It is surprising to note that the authors of the Bible in the main shared so much of the ancient pagan ideas about divination and prophecy (see "Wry Thoughts about Religion" 3/28/17). The fact that the texts have so much in common with pagan thinking should not be surprising, however, since the authors themselves even in their thinking were products of ancient pagan culture. The term "pagan" describes the religions and culture of the ancient world. It was used in the later Christian period to describe the last vestiges of ancient culture that survived in the byways of the countryside ("pagan" was adapted from the Latin word paganus meaning "a peasant who lives in the villages of the countryside," where the old ways still existed.
The Israelites clearly believed that their God (Yahweh), like the pagan gods of antiquity, chose certain people to be a channel for his revelations (Deut 18:17-18), but on the other hand diviners, soothsayers, augurs, sorcerers, wizards, charmers, mediums, and necromancers were forbidden in Israel (Deut 18:10-12)—nevertheless such things still occurred, as when Saul consulted the medium of Endor to resuscitate the prophet Samuel from death (1 Sam 28:3-25).
The literary prophets of Israel's history were believed to write "words of God." While there is an element of futurity in their prophecies, the prophecies concerned the near future in general detail on matters relating to the Israelites and their welfare. Some of their prophecies did not come true—as, for example, the prophecy that there would always be a descendant of David ruling Israel (2 Sam 7:1-7; Jer 33:17-18). Today, however, Israel is no longer a monarchy, and its leaders do not claim descent from David! Here is a second failed prophecy: Ezekiel prophesied that the ancient city of Tyre would be utterly destroyed and no longer inhabited (Ezek 26:17-21), but today Tyre is a thriving city in Lebanon.

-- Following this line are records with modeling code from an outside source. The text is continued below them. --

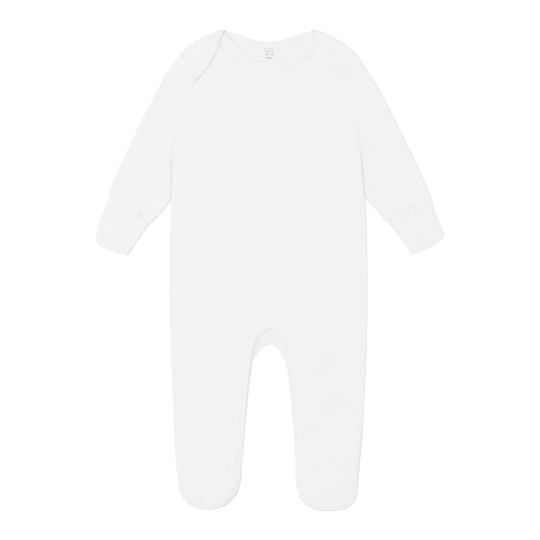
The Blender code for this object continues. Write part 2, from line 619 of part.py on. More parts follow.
def sole(name, outline):
    """The sole: flat on the table, its edge coming up and over the rim of the foot."""
    toe = outline["toe"]
    radius = (FOOT_Z - BACK_Z) / 2
    inset = radius + CLOTH / 2
    angles = np.linspace(0.0, math.pi, TOE_SEGMENTS + 1)
    base = superellipse(toe, toe["half_width"] - inset, toe["depth"] - inset, angles)
    heel_out = until(smooth_line(outline["side"]), HEEL_DOWN + GAP)[-1] - (1.5, 0.0)
    heel_in = until(smooth_line(outline["inner_leg"]), HEEL_DOWN + GAP)[-1] + (1.5, 0.0)
    heel = smooth_line([base[-1], heel_in], 3)[1:-1]
    across = smooth_line([heel_in, heel_out], 7)
    down = smooth_line([heel_out, base[0]], 3)[1:-1]
    boundary = np.vstack([base, heel, across, down])
    centre = np.array([toe["centre"], INSTEP_DOWN])
    plan = disc(centre, boundary, [0.0, 0.5, 1.0])
    sheet = Sheet()
    sheet.grid(plan[::-1], BACK_Z + 0 * plan[..., 0], outline["sign"], closed=True)

    turn = np.linspace(0.0, math.pi, FOLD_SEGMENTS + 1)
    insets = np.concatenate([inset - radius * np.sin(turn), [SOLE_LAP - GAP / 2]])
    heights = np.concatenate([BACK_Z + radius * (1 - np.cos(turn)), [FOOT_Z]])
    rim = np.stack([
        superellipse(toe, toe["half_width"] - i, toe["depth"] - i, angles) for i in insets])
    z = heights[:, None] + 0 * rim[..., 0]
    sheet.grid(rim, z, outline["sign"])
    return sheet.build("sole_" + name, RIB_WHITE)


# ---------------------------------------------------------------- the whole garment
def main():
    for old in list(bpy.data.objects):
        bpy.data.objects.remove(old, do_unlink=True)
    made = [back_panel(), front_panel(), neck_band_front(), neck_band_back(), inner_leg_band()]
    for name, outline in OUTLINES.items():
        made += [sleeve(name, outline), cuff(name, outline)]
        made += [foot_upper(name, outline), sole(name, outline)]
    corners = np.array([v.co for body in made for v in body.data.vertices])
    centre = (corners.min(axis=0) + corners.max(axis=0)) / 2
    for body in made:
        for vertex in body.data.vertices:
            vertex.co.x -= centre[0]
            vertex.co.y -= centre[1]


main()
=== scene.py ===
"""Looks of the footed baby sleepsuit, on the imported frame.

Each cloth piece is a fine shell on the form of its CAD solid: a plan worked out from the edge
curves, a height worked out from the layers, the seams and the creases, and a wall on it.
Tables are in millimetres: "out" is the distance from the centre line, "down" the distance below
the shoulder point. The frame gives where those two lie.
"""

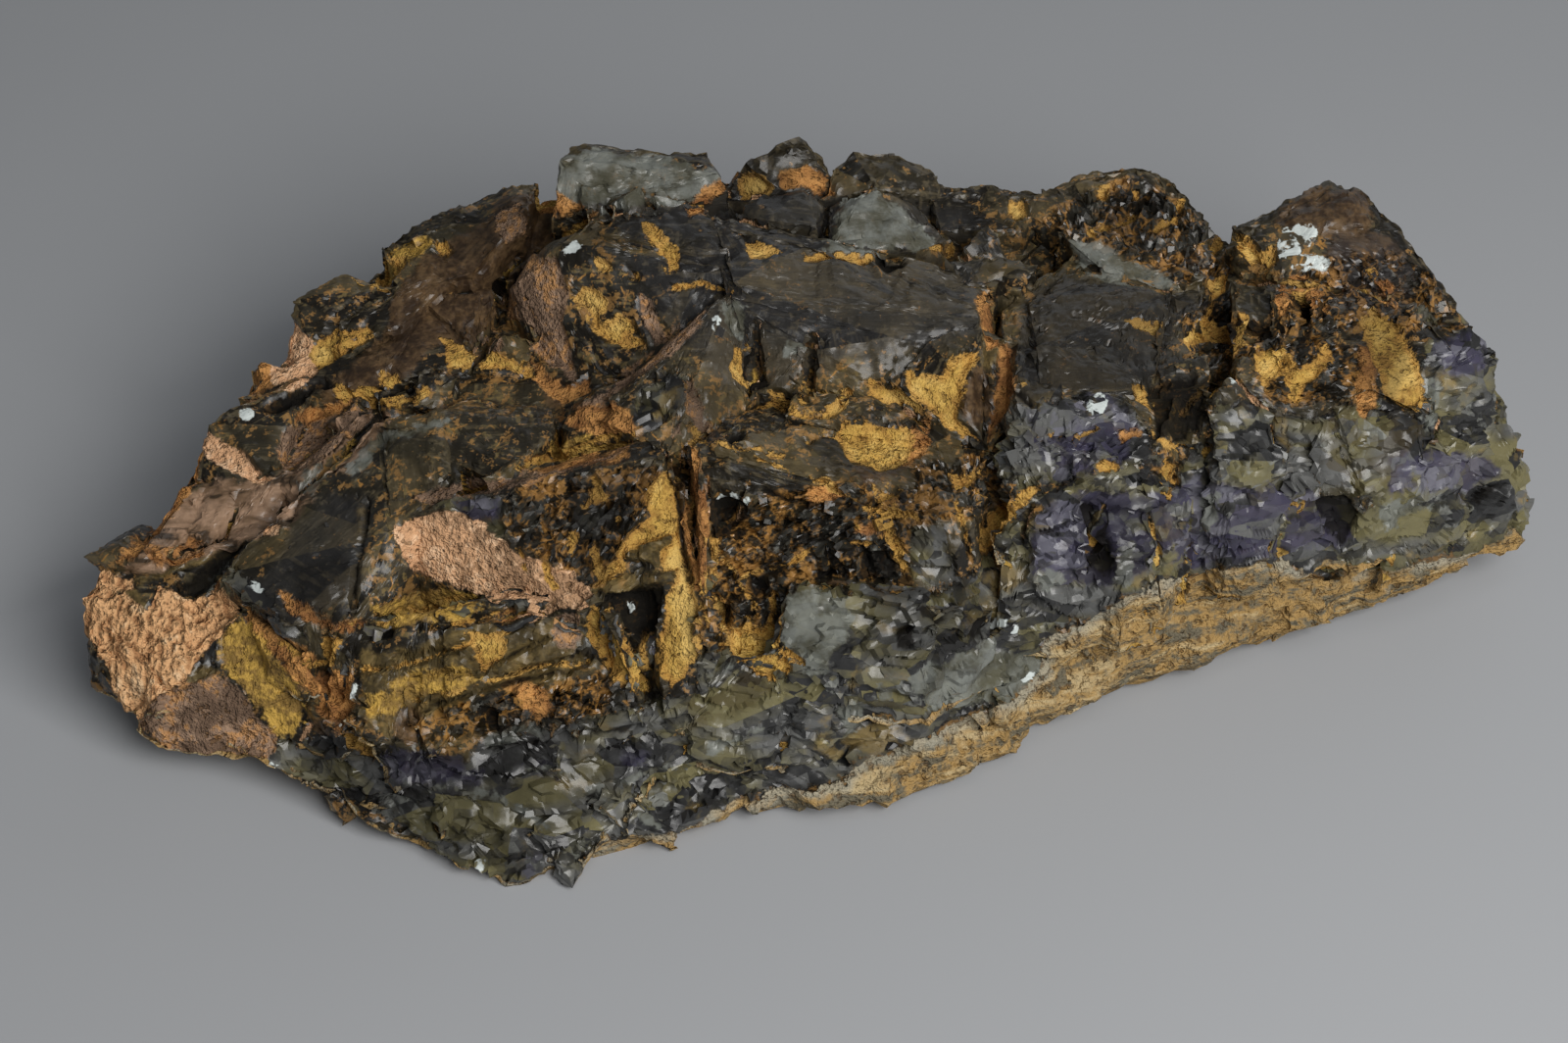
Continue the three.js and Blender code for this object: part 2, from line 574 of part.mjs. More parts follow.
// A row of broken bits of the crust, all turned nearly the same way, as crystals of one growth are.
function crumbRow({ from, to, count, size }) {
  const start = new THREE.Vector3(...from);
  const end = new THREE.Vector3(...to);
  return Array.from({ length: count }, (_, i) => {
    const at = start.clone().lerp(end, (i + 0.5) / count);
    at.add(new THREE.Vector3(...spreadAll(CRUMB_STRAY)));
    const stray = spreadAll(CRUMB_TURN_SPREAD);
    return brokenBit(bitSize(size), at, CRUMB_TURN.map((angle, axis) => angle + stray[axis]));
  });
}

// A band of broken bits sunk in the side.
function studBand({ from, to, height, count, size }) {
  return Array.from({ length: count }, (_, i) => {
    const width = bitSize(size);
    const share = THREE.MathUtils.clamp(height + spread(STUD_STRAY), ...STUD_REACH);
    const at = sidePoint(from + ((to - from) * (i + random())) / count, share);
    at.addScaledVector(outwardAt(at), -STUD_SINK * width);
    at.z = Math.max(at.z, width * STUD_CLEARANCE);
    return brokenBit(width, at, spreadAll(STUD_TURN_SPREAD));
  });
}

// The rock has no hollows: of all the closed surfaces of the joined blocks, the outermost is the specimen.
function filled(solid) {
  return solid.decompose().reduce((best, body) => (body.volume() > best.volume() ? body : best));
}

// Everything above the table.
function trimmedToTable(solid) {
  const table = new THREE.BoxGeometry(...TABLE_BLOCK);
  table.translate(0, 0, -TABLE_BLOCK[2] / 2);
  return solid.subtract(solidOf(table));
}

const pieces = [
  slab(),
  ...BLOCKS.map(block),
  ...BLOCKS.filter((entry) => entry.terrace).map(terraceOf),
  ...CRUMB_ROWS.flatMap(crumbRow),
  ...STUD_BANDS.flatMap(studBand),
];
const joined = pieces.reduce((sum, piece) => sum.add(piece));
const cleft = CLEFTS.reduce((rest, { corners }) => {
  const gap = new ConvexGeometry(corners.map((corner) => new THREE.Vector3(...corner)));
  return rest.subtract(solidOf(gap));
}, joined);

const geometry = geometryOf(filled(trimmedToTable(cleft)));
geometry.computeBoundingBox();
const middle = geometry.boundingBox.getCenter(new THREE.Vector3());
geometry.translate(-middle.x, -middle.y, 0);

const specimen = new THREE.Mesh(
  geometry,
  new THREE.MeshStandardMaterial({ color: 0x3a332c, roughness: 0.5, metalness: 0 }),
);
specimen.name = "fluorite_specimen";

const part = new THREE.Group();
part.add(specimen);
export default part;
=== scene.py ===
import math

import bpy
import numpy as np
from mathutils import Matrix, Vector
from mathutils.bvhtree import BVHTree
from mathutils.kdtree import KDTree


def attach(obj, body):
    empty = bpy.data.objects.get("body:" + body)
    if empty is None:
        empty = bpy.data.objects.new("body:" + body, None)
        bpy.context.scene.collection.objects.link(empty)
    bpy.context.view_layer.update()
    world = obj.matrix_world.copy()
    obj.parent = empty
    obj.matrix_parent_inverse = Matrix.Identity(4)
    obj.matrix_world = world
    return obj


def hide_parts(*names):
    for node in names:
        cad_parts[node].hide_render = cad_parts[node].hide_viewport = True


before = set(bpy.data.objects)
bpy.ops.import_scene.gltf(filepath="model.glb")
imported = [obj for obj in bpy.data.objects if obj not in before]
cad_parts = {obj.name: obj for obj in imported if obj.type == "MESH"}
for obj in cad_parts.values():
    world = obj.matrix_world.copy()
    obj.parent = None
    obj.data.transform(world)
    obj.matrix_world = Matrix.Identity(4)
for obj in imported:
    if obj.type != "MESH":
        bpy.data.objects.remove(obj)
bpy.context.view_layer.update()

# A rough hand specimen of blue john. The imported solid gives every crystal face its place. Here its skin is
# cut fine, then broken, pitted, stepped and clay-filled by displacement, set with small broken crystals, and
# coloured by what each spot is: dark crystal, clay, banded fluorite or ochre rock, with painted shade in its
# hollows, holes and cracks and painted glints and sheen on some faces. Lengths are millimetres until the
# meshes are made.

MM = 0.001
# The slab was laid out about a point this far, in x and y, from the middle of its overall box.
LAYOUT_SHIFT = np.array([1.990, 7.652, 0.0])
JOIN_STEP = 2e-4  # corners nearer than this are one
MOST_CUTS = 9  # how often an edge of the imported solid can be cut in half
CRYSTAL_CORNER = 35  # two faces that turn by more degrees than this meet in a crystal edge
EDGE_REACH = 1.9  # how far from a crystal edge its wear is felt
SHARP_FROM = 32  # the skin's own edges are sharp from this many degrees
GRAIN_SHARP_FROM = 20
DEEPEST = -2.2  # the furthest that the skin is pushed in
HIGHEST = 1.4  # and out
SLACK_SHARE = 0.012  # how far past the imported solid's box it may reach, as a share of each side
SIGHT_LIFT = 0.25  # a sight line starts this far off the face

# Camera and light.

IMAGE_SIZE = (1600, 1064)
CAMERA_ELEVATION = 42.0
CAMERA_DISTANCE = 470.0
CAMERA_TARGET = np.array([-3.0, 3.0, 22.0]) - LAYOUT_SHIFT
PIXELS_PER_MM = 8.15  # at the target
SENSOR = 36.0


def camera_axes():
    lift = math.radians(CAMERA_ELEVATION)
    back = np.array([0.0, -math.cos(lift), math.sin(lift)])
    right = np.array([1.0, 0.0, 0.0])
    return right, np.cross(back, right), back


def place_camera():
    data = bpy.data.cameras.new("camera")
    camera = bpy.data.objects.new("camera", data)
    bpy.context.scene.collection.objects.link(camera)
    back = camera_axes()[2]
    camera.location = Vector((CAMERA_TARGET + back * CAMERA_DISTANCE) * MM)
    camera.rotation_mode = "QUATERNION"
    camera.rotation_quaternion = Vector(-back).to_track_quat("-Z", "Y")
    data.sensor_width = SENSOR
    data.lens = PIXELS_PER_MM * CAMERA_DISTANCE * SENSOR / IMAGE_SIZE[0]
    data.clip_start = 0.01
    data.clip_end = 20
    bpy.context.scene.camera = camera


def area_light(name, place, aim, size, power, colour):
    data = bpy.data.lights.new(name, "AREA")
    data.shape = "RECTANGLE"
    data.size, data.size_y = size
    data.energy = power
    data.color = colour
    light = bpy.data.objects.new(name, data)
    bpy.context.scene.collection.objects.link(light)
    light.location = place
    light.rotation_mode = "QUATERNION"
    light.rotation_quaternion = (Vector(aim) - Vector(place)).to_track_quat("-Z", "Y")


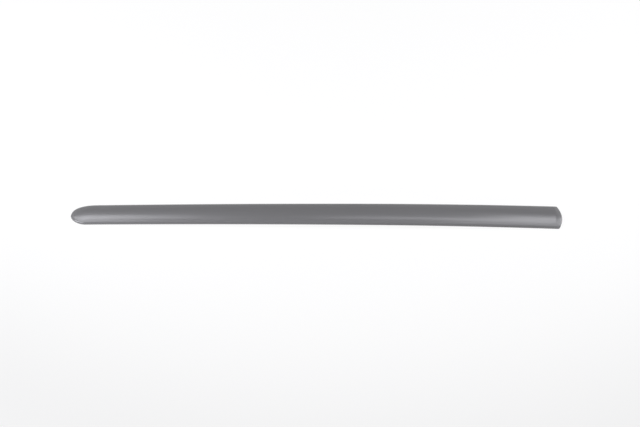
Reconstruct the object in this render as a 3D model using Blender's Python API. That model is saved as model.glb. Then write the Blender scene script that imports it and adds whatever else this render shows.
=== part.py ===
"""Body side moulding of a front door: one injection-moulded strip, lying on its open back.

+X runs along the strip, from the round nose to the folded tail. +Y points to the far long edge
and +Z up through the crown. The origin is on the floor, below the middle of the strip.
All sizes are in metres.

The strip is modelled straight: a lofted skin on a flat back, cored from behind. The finished
solid is then bent to the door's curve, so that it stands on its two ends.
"""

from math import ceil, cos, hypot, pi, sin, sqrt

import bmesh
import bpy

# Outline seen from above
LENGTH = 1.000
NOSE_WIDTH = 0.0446
TAIL_WIDTH = 0.0528
NOSE_FAR_LENGTH = 0.0540
NOSE_FAR_FULLNESS = 2.5
NOSE_NEAR_LENGTH = 0.0303
NOSE_NEAR_FULLNESS = 1.7
NOSE_TIP_OFFSET = 0.0036
TAIL_FAR_SWEEP = 0.0072
TAIL_NEAR_SWEEP = 0.0084
TAIL_SWEEP_POWER = 1.95
TAIL_FAR_CORNER = 0.0015
TAIL_NEAR_CORNER = 0.0025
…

Early Christians co-opted some of the "Old Testament" prophecies to prove that the founding events of their faith had been foreseen by the prophets. For example, they took over a prophecy that Isaiah made to King Ahaz of Judah during a political crises of the eighth century BCE. The birth of a peasant child, Isaiah said, prophesied the survival of the Kingdom of Judah (Isa 7:1-17). The prophecy came true; Judah did survive. Matthew, however, took over one verse out of context (Isa 7:14) claiming that the prophecy related to the birth of Jesus the Anointed (Matt 1:18-23).
Divination also occurs in the biblical texts by means of all the usual pagan methods, as Cicero described them: dreams (Matt 1:20; 2:12-13, 19, 22); signs and wonders (Acts 4:30; 2:43; Heb 2:4; 2 Cor 12:12; Rom 15:19); portents (Dan 5:5-31; Joel 2:30-31; Isa 13:9-11; 20:2-3; 8:18; Mark 13:24-27; Rev 12:1; 15:1); marvels (Exod 34:10; John 7:21); signs (John2:1-11; Judg 6:37-40; Matt 24:29-30) omens (Sir 34:5; Macc 5:4); apparitions (2 Macc 5:1-4); wandering stars (Matt 2:2, 9-10); prodigies (13:1-9, 11-18).
Those who think the Bible establishes the true contours of what is real when it describes divination and prophecy should think again. The Bible simply provides more examples of what occurred in paganism. One definite difference between the Bible and the views of paganism, however, is the Bible's understanding of Fate. In the Bible Fate is not an impersonal force that determines human destiny, rather Yahweh himself predetermines both chance and outcomes: thus human destiny lies in God's hands (Pss 16:5; 31:15; Prov 16:33; Eccl 3:11, 15; 7:13; 8:17; 1 Sam 16:14; 1 Kgs 22:22; Rom 9:18; 2 Thess 2:11). Nevertheless some of the biblical writers are aware of Fate as an impersonal force determining human destiny (Isa 47:13; Jer 10:2; Ezek 21:21; Matt 2:2), and astrologers read the heavens to determine Fate on earth (Dan 2:27; 4:7; 5:7. 11).
Cicero regarded divination as superstition, "widespread among the nations" and it "has taken advantage of human weakness to cast its spell over the mind of almost every other person"; Cicero quickly added, however, "I want it distinctly understood that the destruction of superstition does not mean the destruction of religion" (Div. II.lxxii.148). I am inclined to agree with him.
The truth is: there is no fixed inevitable future, which pre-exists in the foreknowledge of God. The only future we will ever know ahead of time is what rushes into the present in the next second. The future is always in a state of becoming; beyond that it exists only as an uncertain contingency of plans, fears, and hopes in the human mind.